▶ [WRITTEN EXERCISE]: Locate the word "starting" in the entries below, then gather every line that holds it.

▶ [DATASET]:

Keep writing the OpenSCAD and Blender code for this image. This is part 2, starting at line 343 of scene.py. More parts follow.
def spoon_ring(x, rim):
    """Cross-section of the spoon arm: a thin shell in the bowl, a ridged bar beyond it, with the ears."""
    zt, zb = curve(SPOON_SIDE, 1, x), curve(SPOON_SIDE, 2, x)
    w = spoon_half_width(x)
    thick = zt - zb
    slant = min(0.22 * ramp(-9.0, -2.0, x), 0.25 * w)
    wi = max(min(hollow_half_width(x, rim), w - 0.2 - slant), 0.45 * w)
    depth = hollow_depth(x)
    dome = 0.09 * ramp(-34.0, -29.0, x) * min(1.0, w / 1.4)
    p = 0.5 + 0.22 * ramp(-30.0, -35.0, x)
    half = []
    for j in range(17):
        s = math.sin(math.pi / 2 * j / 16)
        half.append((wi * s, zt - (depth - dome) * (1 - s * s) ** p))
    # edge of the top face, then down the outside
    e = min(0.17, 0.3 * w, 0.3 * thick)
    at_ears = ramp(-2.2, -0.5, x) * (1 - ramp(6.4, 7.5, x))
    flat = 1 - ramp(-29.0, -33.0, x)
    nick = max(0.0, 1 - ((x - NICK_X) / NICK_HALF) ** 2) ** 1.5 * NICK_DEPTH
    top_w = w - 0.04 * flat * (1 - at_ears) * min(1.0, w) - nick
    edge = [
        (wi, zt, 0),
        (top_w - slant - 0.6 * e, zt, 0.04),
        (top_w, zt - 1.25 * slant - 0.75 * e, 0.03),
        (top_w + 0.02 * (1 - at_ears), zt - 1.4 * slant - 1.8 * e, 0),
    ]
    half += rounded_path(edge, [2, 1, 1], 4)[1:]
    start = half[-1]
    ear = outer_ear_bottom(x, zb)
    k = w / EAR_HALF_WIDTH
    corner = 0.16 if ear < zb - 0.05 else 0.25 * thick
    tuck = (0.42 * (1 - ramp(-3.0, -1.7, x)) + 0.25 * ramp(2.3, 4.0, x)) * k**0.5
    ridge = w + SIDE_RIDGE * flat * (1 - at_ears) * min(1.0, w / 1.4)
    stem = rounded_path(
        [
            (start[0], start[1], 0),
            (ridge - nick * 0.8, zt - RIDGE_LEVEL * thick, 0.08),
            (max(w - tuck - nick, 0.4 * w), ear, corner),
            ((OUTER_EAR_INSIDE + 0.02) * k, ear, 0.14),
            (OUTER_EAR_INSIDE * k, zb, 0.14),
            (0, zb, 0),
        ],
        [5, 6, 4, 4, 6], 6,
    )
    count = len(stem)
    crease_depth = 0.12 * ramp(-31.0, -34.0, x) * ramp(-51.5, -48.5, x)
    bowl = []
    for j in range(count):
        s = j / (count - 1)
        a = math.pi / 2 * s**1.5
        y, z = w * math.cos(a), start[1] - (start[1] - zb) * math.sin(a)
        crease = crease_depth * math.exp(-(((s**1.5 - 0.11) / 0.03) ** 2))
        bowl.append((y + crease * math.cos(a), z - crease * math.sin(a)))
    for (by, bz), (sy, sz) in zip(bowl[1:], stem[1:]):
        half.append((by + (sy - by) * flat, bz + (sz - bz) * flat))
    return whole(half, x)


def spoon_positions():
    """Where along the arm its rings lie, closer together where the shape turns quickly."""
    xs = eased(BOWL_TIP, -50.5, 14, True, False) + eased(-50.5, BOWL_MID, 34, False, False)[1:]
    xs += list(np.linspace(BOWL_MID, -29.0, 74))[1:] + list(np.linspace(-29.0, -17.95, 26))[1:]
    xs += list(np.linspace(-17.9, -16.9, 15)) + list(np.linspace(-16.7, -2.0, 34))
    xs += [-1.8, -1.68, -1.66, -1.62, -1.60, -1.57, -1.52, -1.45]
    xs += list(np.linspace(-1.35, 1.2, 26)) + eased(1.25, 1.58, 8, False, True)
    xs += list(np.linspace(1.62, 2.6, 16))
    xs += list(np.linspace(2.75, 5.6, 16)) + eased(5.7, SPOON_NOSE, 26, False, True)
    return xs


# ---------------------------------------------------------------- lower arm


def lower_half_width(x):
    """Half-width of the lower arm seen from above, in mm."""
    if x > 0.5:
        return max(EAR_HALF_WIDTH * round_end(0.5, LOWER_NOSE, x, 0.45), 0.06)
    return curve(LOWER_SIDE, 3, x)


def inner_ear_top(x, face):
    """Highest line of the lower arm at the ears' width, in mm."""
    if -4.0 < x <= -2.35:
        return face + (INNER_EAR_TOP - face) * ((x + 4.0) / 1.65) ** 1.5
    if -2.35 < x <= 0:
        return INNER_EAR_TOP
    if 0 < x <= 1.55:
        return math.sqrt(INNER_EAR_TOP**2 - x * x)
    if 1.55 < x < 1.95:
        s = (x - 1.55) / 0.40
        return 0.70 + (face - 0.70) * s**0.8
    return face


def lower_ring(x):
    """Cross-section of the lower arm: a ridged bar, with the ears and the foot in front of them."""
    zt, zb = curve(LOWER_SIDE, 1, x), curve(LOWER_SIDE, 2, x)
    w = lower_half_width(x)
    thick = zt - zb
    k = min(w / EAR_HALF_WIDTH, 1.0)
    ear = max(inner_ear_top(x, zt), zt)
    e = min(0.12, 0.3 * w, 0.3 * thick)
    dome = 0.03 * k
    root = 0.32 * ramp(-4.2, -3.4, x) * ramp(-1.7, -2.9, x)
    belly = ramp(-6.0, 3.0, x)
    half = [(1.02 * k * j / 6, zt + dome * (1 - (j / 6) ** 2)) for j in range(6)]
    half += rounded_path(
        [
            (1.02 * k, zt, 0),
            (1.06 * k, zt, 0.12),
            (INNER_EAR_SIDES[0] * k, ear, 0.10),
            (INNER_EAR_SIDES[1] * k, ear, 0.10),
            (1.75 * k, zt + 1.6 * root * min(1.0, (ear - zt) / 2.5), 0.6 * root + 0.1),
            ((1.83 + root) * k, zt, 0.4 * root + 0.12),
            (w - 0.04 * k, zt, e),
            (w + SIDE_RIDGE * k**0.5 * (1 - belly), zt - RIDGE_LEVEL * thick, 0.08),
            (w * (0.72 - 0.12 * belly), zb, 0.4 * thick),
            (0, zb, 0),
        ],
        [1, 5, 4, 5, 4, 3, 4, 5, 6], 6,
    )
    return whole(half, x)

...

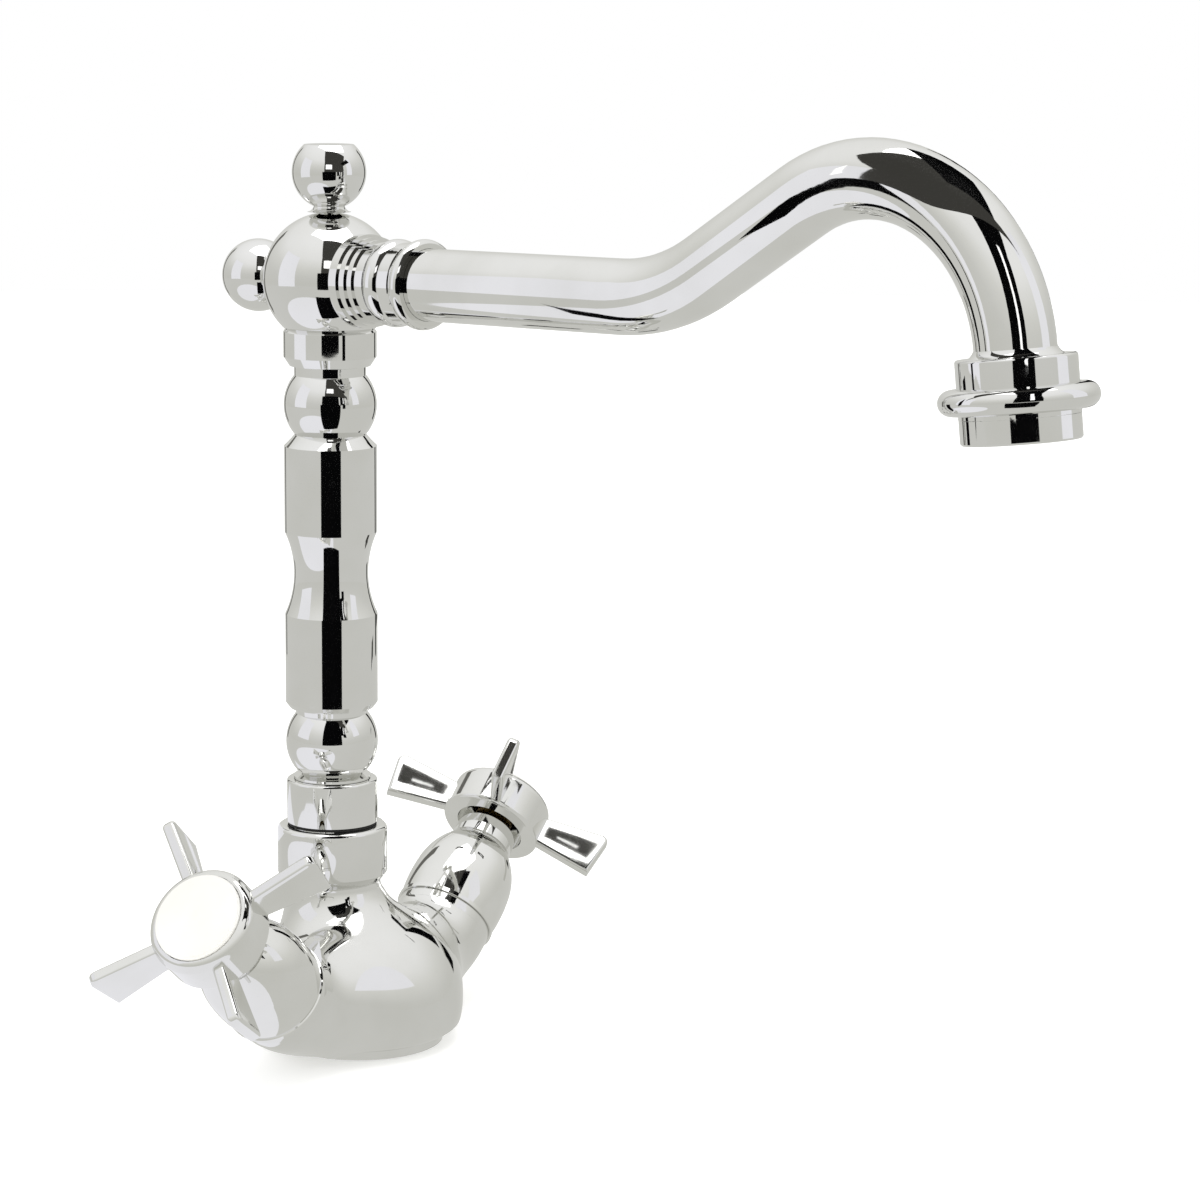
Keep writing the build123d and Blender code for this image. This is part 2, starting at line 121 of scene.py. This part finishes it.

▶ [REPLY TO THE EXERCISE]:
Keep writing the OpenSCAD and Blender code for this image. This is part 2, starting at line 343 of scene.py. More parts follow.
Keep writing the build123d and Blender code for this image. This is part 2, starting at line 121 of scene.py. This part finishes it.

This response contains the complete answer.